Magazine article Editor & Publisher

Writing Books about Column Writing Is the Life for Riley

Magazine article Editor & Publisher

Writing Books about Column Writing Is the Life for Riley

Article excerpt

Virginia Tech professor recently completed the third of a trilogy on newspaper scribes

When Sam Riley talks about column writing in the '90s, he could be referring to either the past or present century.

That's because the Virginia Tech professor just authored a book called "The American Newspaper Columnist," which covers the field from its origins in the mid-1800s to the present day.

Riley believes the golden age of columns lies about halfway between those two eras - in the 1920s and '30s. That's when writers like Walter Lippmann had the kind of impact that most of today's newspaper pundits can only imagine.

This doesn't mean columnists were necessarily better back then. But they had more visibility and power at a time when fewer media competed with newspapers.

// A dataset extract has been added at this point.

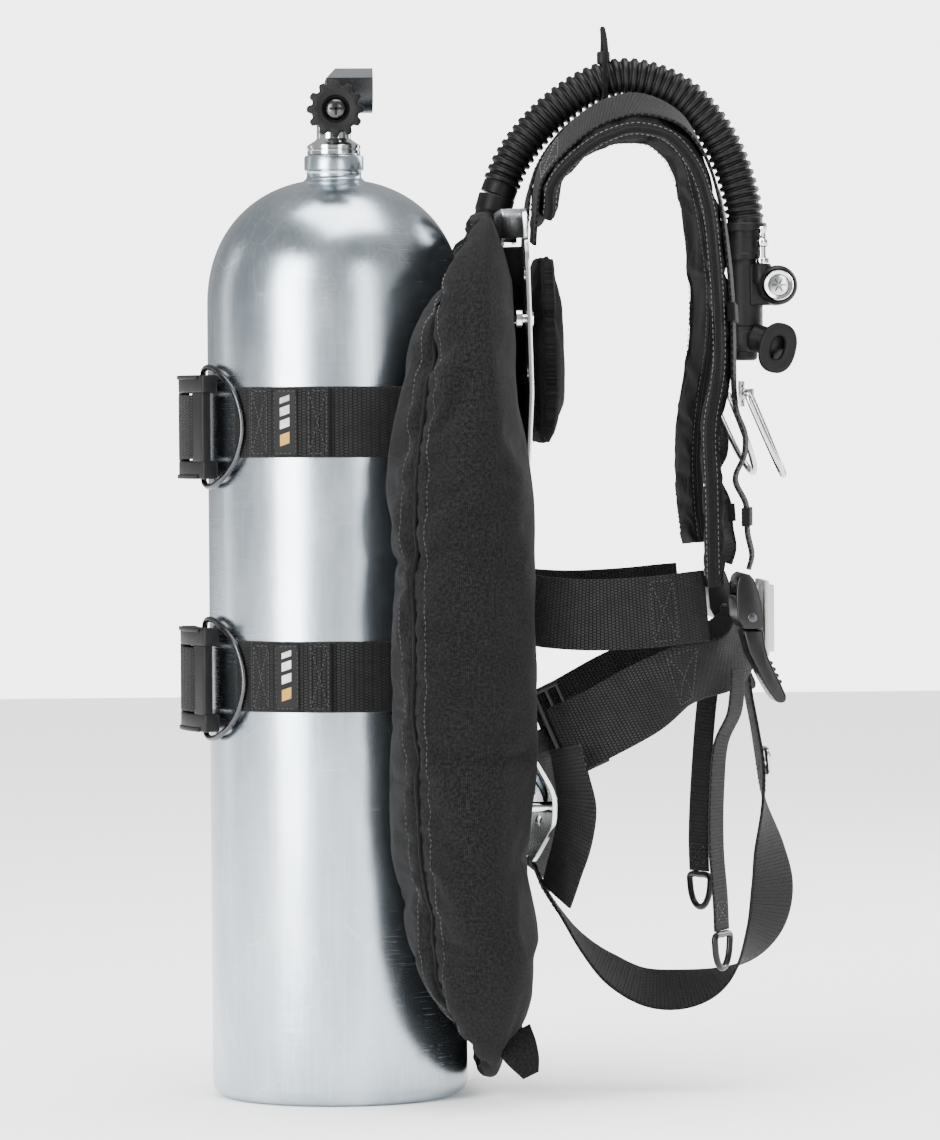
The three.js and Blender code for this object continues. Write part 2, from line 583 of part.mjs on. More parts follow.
const SIDE_STRAP = [[134.5, 112, 352, 0, 0, 25], [144, 119, 350.5, 0, 0, 25], [175, 124, 348.5, 0, 0, 25],
  [215, 122, 350, -1, 0, 25], [246, 113, 353, -2, 0, 25], [257, 108, 354, -2, 0, 25]];
const WAIST_BELT = [[153, 121, 259, -16, -6, 18.5], [176, 124, 270, -13, -3, 21], [210, 120, 288, -9, 0, 23.5],
  [238, 108, 303, -5, 8, 22], [262, 88, 309, 4, 10, 22], [284, 58, 318, 1, 2, 25],
  [297, 30, 334, 0, 0, 25], [302.4, 9, 342, 0, 0, 25]];

// A group on a strap's outer face: X along the strap, Y across it, Z out of it, lifted off its middle.
function onStrap(stations, at, lift) {
  const path = new THREE.CatmullRomCurve3(stations.map(([x, y, z]) => V(x, y, z)));
  const across = new THREE.CatmullRomCurve3(stations.map((s) => V(s[3], s[4], s[5])));
  const along = path.getTangent(at);
  const side = across.getPoint(at);
  side.addScaledVector(along, -side.dot(along)).normalize();
  const out = V(0, 0, 0).crossVectors(along, side);
  const p = path.getPoint(at).addScaledVector(out, lift);
  const group = groupAt(p.x, p.y, p.z);
  group.setRotationFromMatrix(new THREE.Matrix4().makeBasis(along, side, out));
  return group;
}

// A two-window slide: its bars run along Y, its strap along X.
function glideFrame(halfLong, halfWide, thick, barHalf) {
  const plate = box(-halfLong, halfLong, -halfWide, halfWide, -thick / 2, thick / 2);
  const window = (x0, x1) => box(x0, x1, -halfWide + 4, halfWide - 4, -thick, thick);
  return cut(plate, window(barHalf, halfLong - 4), window(-halfLong + 4, -barHalf));
}

const profileBlock = (points, half) =>
  new THREE.ExtrudeGeometry(new THREE.Shape(points.map(([x, z]) => new THREE.Vector2(x, z))),
    { depth: 2 * half, bevelEnabled: false }).rotateX(Math.PI / 2).translate(0, half, 0);

for (const [hand, s] of [["right", -1], ["left", 1]]) {
  add(`shoulder_pad_${hand}`,
    strap(shoulderStations(shoulderPad[hand], 33, s), 11, 18, PAD), "nylon");
  add(`shoulder_webbing_${hand}`,
    strap(shoulderStations(shoulderWeb[hand], WEB_HALF, s), WEB_T, 38), "webbing");
  add(`side_strap_${hand}`, strap(mirrored(SIDE_STRAP, s), WEB_T, 10), "webbing");
  add(`waist_belt_${hand}`, strap(mirrored(WAIST_BELT, s), WEB_T, 16), "webbing");

  const belt = mirrored(WAIST_BELT, s);
  const slider = onStrap(belt, 0.08, s * (WEB_T / 2 + 2 + 2));
  add(`belt_slider_${hand}`, glideFrame(11.5, 26, 4, 1.5), "plastic", slider);

  const buckle = groupAt(0, s * 104, 0);
  add(`release_buckle_${hand}`, cut(profileBlock([[276, 358], [277, 374], [282, 377.5], [288, 374], [294, 356],
    [295, 338], [281, 337.5], [276.5, 346]], 29), box(270, 300, -24, 24, 362, 368)), "plastic", buckle);
  add(`release_latch_${hand}`, profileBlock([[281.5, 337], [295.5, 337.4], [297, 326], [303, 309], [312, 291],
    [310, 285.5], [305, 286], [297, 298], [286, 319]], 22), "plastic", buckle);

  // A keeper slide on the chest webbing; its lug holds the bar of the chest ring.
  const chest = groupAt(288.2, s * 103, 503);
  chest.rotation.z = s * CHEST_TURN;
  const frame = box(-6.2, -3.8, -29, 29, -9, 9);
  const lug = box(-6, 3.6, -8, 8, -3.6, 3.6);
  add(`chest_slider_${hand}`, cut(join(frame, lug), rod("y", RING_R + GAP, -10, 10, [0, 0], 10),
    box(-8, -2, -25, 25, 4.6, 6.4), box(-8, -2, -25, 25, -6.4, -4.6)), "steel", chest);
  add(`chest_ring_${hand}`, closed(deeRing(27, 62, RING_R).rotateY(-rad(23))), "steel", chest);
}

// Adjuster tails hang from the belt and end in pull rings.
const PULL = {
  right: [[281, 80, 288], [279, 80, 276], [270, 80, 256], [266.5, 80, 222], [266, 80, 180], [268.5, 80, 146],
    [269.5, 80, 122]],
  left: [[276, 80, 288], [274, 80, 270], [272, 80, 248], [269, 80, 204], [268, 80, 175], [268.5, 80, 152]],
};
for (const [hand, s] of [["right", -1], ["left", 1]]) {
  const stations = PULL[hand].map(([x, y, z]) => [x, s * y, z, -6, s * 10.8, 0]);
  add(`pull_strap_${hand}`, strap(stations, WEB_T, 14), "webbing");
  const [x, y, z] = PULL[hand].at(-1);
  const hook = groupAt(x + 0.5, s * y, z - RING_R - GAP);
  hook.rotation.z = s * 0.5;
  add(`pull_ring_${hand}`, deeRing(13.5, 24, RING_R, 20), "plastic", hook);
}

const CROTCH = [[141, 0, 165, 0, 25, 0], [149, 0, 146, 0, 25, 0], [160, 0, 129, 0, 25, 2], [175, 0, 108, 0, 24, 6],
  [196, 0, 88, 0, 22, 11], [221, 0, 74.5, 0, 22, 12], [247, 0, 72.5, 2, 22, 12], [272, 0, 79, 6, 22, 9],
  [294, 0, 95, 12, 21, 4], [309, 0, 119, 16, 19, 0], [314, 0, 145, 17, 18, 0], [312, 0, 173, 13, 21, 0],
  [308, 0, 209, 3, 25, 0], [306, 0, 235, 0, 25, 0], [302, 0, 262, 0, 25, 0], [297, 0, 290, 0, 25, 0],
  [295, 0, 313, 0, 25, 0]];
add("crotch_strap", strap(CROTCH, WEB_T, 44), "webbing");
const frontRing = groupAt(309.5, 0, 246);
frontRing.rotation.y = -rad(6);
add("crotch_ring", deeRing(16, 17, 2, 20), "steel", frontRing);

function waistBuckle() {
  const frame = box(306.2, 309.4, -34, 34, 315, 369);
  const flap = box(306.2, 313, -34, -22, 318, 366);
  return cut(join(frame, flap), box(300, 320, -17, -9, 319, 365), box(300, 320, 12, 24, 319, 365));
}
add("waist_buckle", waistBuckle(), "steel");

export default rig;
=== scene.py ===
"""Looks for the back-mounted scuba set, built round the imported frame. Lengths in the tables are in
millimetres and become metres when a mesh is made. +X is the diver's front, -Y the diver's right."""
import math

import bmesh
import bpy
import numpy as np
from mathutils import Matrix, Vector, noise


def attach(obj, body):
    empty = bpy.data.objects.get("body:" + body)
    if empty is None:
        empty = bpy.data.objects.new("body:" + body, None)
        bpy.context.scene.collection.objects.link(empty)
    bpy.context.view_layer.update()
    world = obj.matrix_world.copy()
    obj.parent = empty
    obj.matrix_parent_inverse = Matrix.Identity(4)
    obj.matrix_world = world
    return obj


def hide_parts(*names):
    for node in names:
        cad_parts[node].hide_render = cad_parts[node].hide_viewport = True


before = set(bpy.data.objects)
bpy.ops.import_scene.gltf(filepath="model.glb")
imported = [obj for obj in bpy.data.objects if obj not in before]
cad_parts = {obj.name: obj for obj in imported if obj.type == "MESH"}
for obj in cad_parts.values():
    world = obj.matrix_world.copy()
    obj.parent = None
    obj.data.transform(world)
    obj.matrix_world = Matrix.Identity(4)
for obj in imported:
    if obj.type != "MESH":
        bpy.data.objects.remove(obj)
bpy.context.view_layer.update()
MM = 0.001

# ---- Dimensions shared with the frame ----
TANK_R = 92
DOME_Z = 568
DOME_RISE = 92
DOME_POWER = 2.2
NECK_TOP = 676.5
WEB_T = 2.4
WEB_HALF = 25
BAND_R = 92.6
BAND_HEIGHTS = {"upper": 485, "lower": 305}
INFLATOR = (304, 74)
HANDWHEEL_Z = NECK_TOP + 31
OUTLET_Z = NECK_TOP + 47.5
CHEST_TURN = 0.14

# ---- Materials ----


class Look:
    """A Principled material with short calls for its nodes."""

    def __init__(self, name, color, rough=0.5, metal=0.0, **fixed):
        self.material = bpy.data.materials.new(name)
        self.material.use_nodes = True
        self.nodes = self.material.node_tree.nodes
        self.links = self.material.node_tree.links
        self.shader = self.nodes["Principled BSDF"]
        self.shader.inputs["Base Color"].default_value = (*color, 1)
        self.shader.inputs["Roughness"].default_value = rough
        self.shader.inputs["Metallic"].default_value = metal
        for key, value in fixed.items():
            self.shader.inputs[key.replace("_", " ")].default_value = value

    def node(self, kind, props=None, **inputs):
        made = self.nodes.new("ShaderNode" + kind)
        for key, value in (props or {}).items():
            setattr(made, key, value)
        for key, value in inputs.items():
            numbered = key[0] == "i" and key[1:].isdigit()
            socket = made.inputs[int(key[1:]) if numbered else key.replace("_", " ")]
            if isinstance(value, bpy.types.NodeSocket):
                self.links.new(value, socket)
            else:
                socket.default_value = value
        return made

    def coords(self, which="Object", scale=(1, 1, 1)):
        """Coordinates in millimetres, stretched by scale."""
        base = self.node("TexCoord").outputs[which]
        factors = tuple(1000 * s for s in scale)
        return self.node("VectorMath", {"operation": "MULTIPLY"}, i0=base, i1=factors).outputs[0]

    def noise(self, vector, scale, detail=3.0, rough=0.5):
        made = self.node("TexNoise", Vector=vector, Scale=scale, Detail=detail, Roughness=rough)
        return made.outputs["Fac"]

    def remap(self, value, low, high, from_low=0.0, from_high=1.0):
        made = self.node("MapRange", Value=value)
        limits = {"From Min": from_low, "From Max": from_high, "To Min": low, "To Max": high}
        for key, number in limits.items():
            made.inputs[key].default_value = number
        return made.outputs["Result"]

    def math(self, operation, a, b=0.0):
        return self.node("Math", {"operation": operation}, i0=a, i1=b).outputs[0]

    def blend(self, factor, a, b):
        """A colour between two, each (r, g, b) or a socket."""
        made = self.node("Mix", {"data_type": "RGBA"})
        for socket, value in ((made.inputs[0], factor), (made.inputs[6], a), (made.inputs[7], b)):
            if isinstance(value, bpy.types.NodeSocket):
                self.links.new(value, socket)
            else:
                socket.default_value = value if isinstance(value, float) else (*value, 1)
        return made.outputs[2]

    def paint(self, color=None, rough=None):
        if color is not None:
            self.links.new(color, self.shader.inputs["Base Color"])
        if rough is not None:
            self.links.new(rough, self.shader.inputs["Roughness"])

    def bump(self, height, distance, strength=1.0):
        """Bumps stack: each new one is put under those before it."""
        made = self.node("Bump", Height=height, Distance=distance, Strength=strength)
        taken = self.shader.inputs["Normal"].links
        if taken:
            self.links.new(taken[0].from_socket, made.inputs["Normal"])
        self.links.new(made.outputs["Normal"], self.shader.inputs["Normal"])
        return self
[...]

There are not only more media options today but fewer daily papers and smaller news holes. But Riley still finds much to be encouraged about.

For one thing, he notes that the number of local and syndicated minority columnists has skyrocketed during the past two decades. In his book, he includes a chart listing 43 minority writers who did columns between 1885 and 1979. Then, in the 1980s alone, 31 started columns. In the 1990s? Over 60 so far.

"Newspapers are giving a voice to people who didn't have a voice for a long time," says Riley, who says editors are doing this both out of a sense of "social rightness" and to attract readers in an increasingly diverse America.

Another trend is the growth of specialty columns covering computers and various other topics. "It's the quickest route to syndication these days," he says.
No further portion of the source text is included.